- [Data extract]
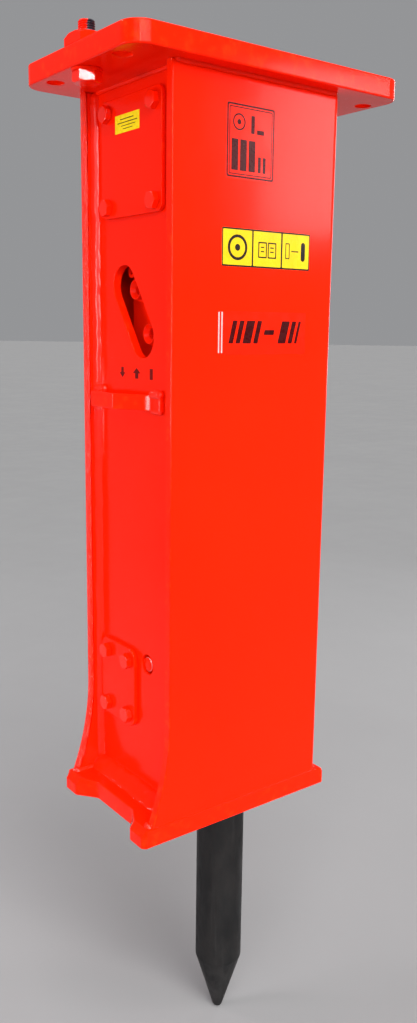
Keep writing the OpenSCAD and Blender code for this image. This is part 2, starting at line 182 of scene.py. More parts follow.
def red_and_dark(name, red, bare):
    """A blued thread, red on its -X side and dark steel on its +X side, with a ragged line between."""
    g = Graph(name)
    g.set(Specular_IOR_Level=0.3, Metallic=0.1)
    side = g.maths("ADD", g.axis("X"), g.range(g.noise(180, 4), 0.3, 0.7, -0.0015, 0.0015))
    dark_part = g.range(side, -0.1915, -0.1895)
    oiled = g.mix(g.range(g.noise(60, 5), 0.4, 0.7), bare, tuple(c * 1.8 for c in bare))
    g.bump(g.noise(300, 4), 0.0003, 0.2)
    return g.finish(g.mix(dark_part, red, oiled), g.range(g.noise(90, 5), 0.3, 0.7, 0.25, 0.45))


def forged(name, base, scale_colour, worn):
    """Heat-treated bar: mill scale in patches, lengthwise rubbing marks, a dressed point."""
    g = Graph(name)
    g.set(Metallic=0.3, Specular_IOR_Level=0.2)
    patch = g.range(g.noise(26, 9, (1, 1, 0.45), 0.65), 0.38, 0.64)
    colour = g.mix(patch, base, scale_colour)
    streak = g.range(g.noise(150, 4, (1, 1, 0.03)), 0.58, 0.76, 0.0, 0.3)
    colour = g.mix(streak, colour, worn)
    point = g.range(g.axis("Z"), -1.262, -1.285, 0.0, 0.35)
    colour = g.mix(g.maths("MULTIPLY", point, g.range(g.noise(90, 6, (1, 1, 0.2)), 0.3, 0.7)), colour, worn)
    roughness = g.range(g.noise(48, 7, (1, 1, 0.4)), 0.3, 0.7, 0.42, 0.72)
    g.bump(g.noise(70, 6), 0.0011, 0.3)
    g.bump(g.noise(420, 3), 0.0004, 0.35)
    g.bump(g.noise(700, 2, (0.04, 0.04, 1)), 0.0002, 0.3)
    return g.finish(colour, roughness)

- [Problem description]
Give an exact repetition of all the material.

- [Written answer]
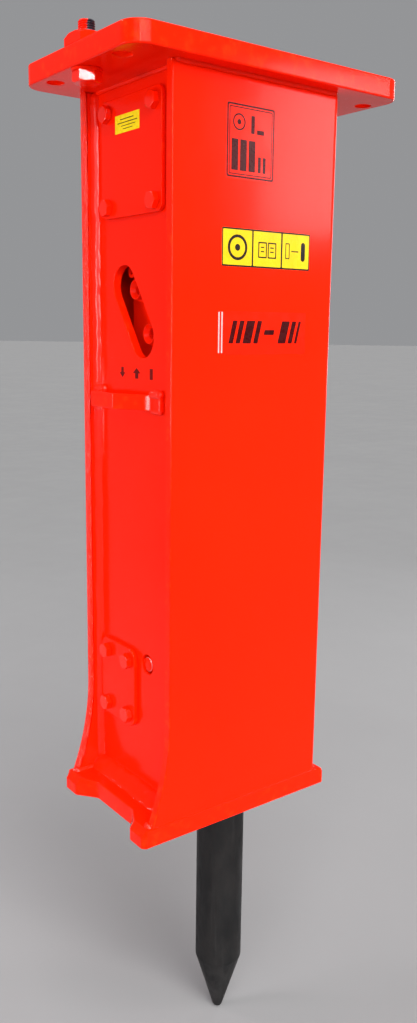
Keep writing the OpenSCAD and Blender code for this image. This is part 2, starting at line 182 of scene.py. More parts follow.
def red_and_dark(name, red, bare):
    """A blued thread, red on its -X side and dark steel on its +X side, with a ragged line between."""
    g = Graph(name)
    g.set(Specular_IOR_Level=0.3, Metallic=0.1)
    side = g.maths("ADD", g.axis("X"), g.range(g.noise(180, 4), 0.3, 0.7, -0.0015, 0.0015))
    dark_part = g.range(side, -0.1915, -0.1895)
    oiled = g.mix(g.range(g.noise(60, 5), 0.4, 0.7), bare, tuple(c * 1.8 for c in bare))
    g.bump(g.noise(300, 4), 0.0003, 0.2)
    return g.finish(g.mix(dark_part, red, oiled), g.range(g.noise(90, 5), 0.3, 0.7, 0.25, 0.45))


def forged(name, base, scale_colour, worn):
    """Heat-treated bar: mill scale in patches, lengthwise rubbing marks, a dressed point."""
    g = Graph(name)
    g.set(Metallic=0.3, Specular_IOR_Level=0.2)
    patch = g.range(g.noise(26, 9, (1, 1, 0.45), 0.65), 0.38, 0.64)
    colour = g.mix(patch, base, scale_colour)
    streak = g.range(g.noise(150, 4, (1, 1, 0.03)), 0.58, 0.76, 0.0, 0.3)
    colour = g.mix(streak, colour, worn)
    point = g.range(g.axis("Z"), -1.262, -1.285, 0.0, 0.35)
    colour = g.mix(g.maths("MULTIPLY", point, g.range(g.noise(90, 6, (1, 1, 0.2)), 0.3, 0.7)), colour, worn)
    roughness = g.range(g.noise(48, 7, (1, 1, 0.4)), 0.3, 0.7, 0.42, 0.72)
    g.bump(g.noise(70, 6), 0.0011, 0.3)
    g.bump(g.noise(420, 3), 0.0004, 0.35)
    g.bump(g.noise(700, 2, (0.04, 0.04, 1)), 0.0002, 0.3)
    return g.finish(colour, roughness)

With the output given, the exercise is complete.